MADRID (AP) — The head of Spain's intelligence services will address Parliament over allegations that Spain was a target for surveillance by the U.S. National Security Agency, Prime Minister Mariano Rajoy said Wednesday.
Rajoy made the announcement a day after NSA Gen. Keith Alexander told a U.S. told a House Intelligence panel that millions of telephone records of European citizens were swept up as part of a NATO program to protect the alliance's members but that that the U.S. did not collect the European records alone.
Meanwhile, two senior German officials are in Washington for talks as part of Berlin's effort to get to the bottom of allegations that Chancellor Angela Merkel's cellphone was monitored by U.S. intelligence.

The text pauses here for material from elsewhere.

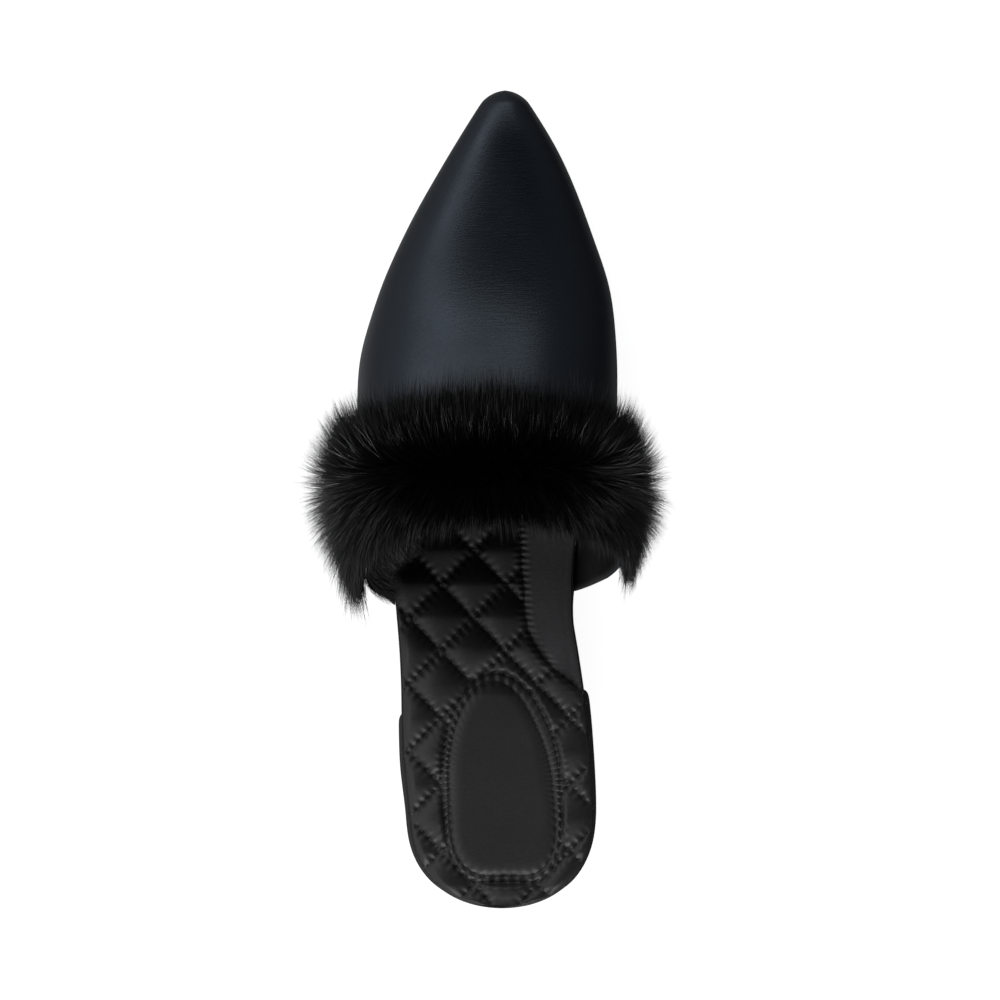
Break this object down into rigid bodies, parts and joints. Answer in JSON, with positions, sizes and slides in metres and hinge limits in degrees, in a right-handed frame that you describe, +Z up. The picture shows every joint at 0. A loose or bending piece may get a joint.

Merkel's spokesman Steffen Seibert said Wednesday that her foreign policy adviser, Christoph Heusgen, and government intelligence coordinator Guenter Heiss were in the U.S. capital for talks but wouldn't say whom they would meet. Seibert said that the heads of Germany's foreign and domestic intelligence agencies will also visit Washington "in the coming days" but didn't give more details.
Speaking in Parliament, Rajoy said Spain was taking the surveillance allegations seriously. He reiterated that if confirmed, such activity is "inappropriate and unacceptable between partners and friends."
Up to now the Spanish government insists it is unaware of any U.S. spying.
El Mundo newspaper on Monday published a document it claimed showed the NSA tracked more than 60 million phone calls in Spain in one month alone.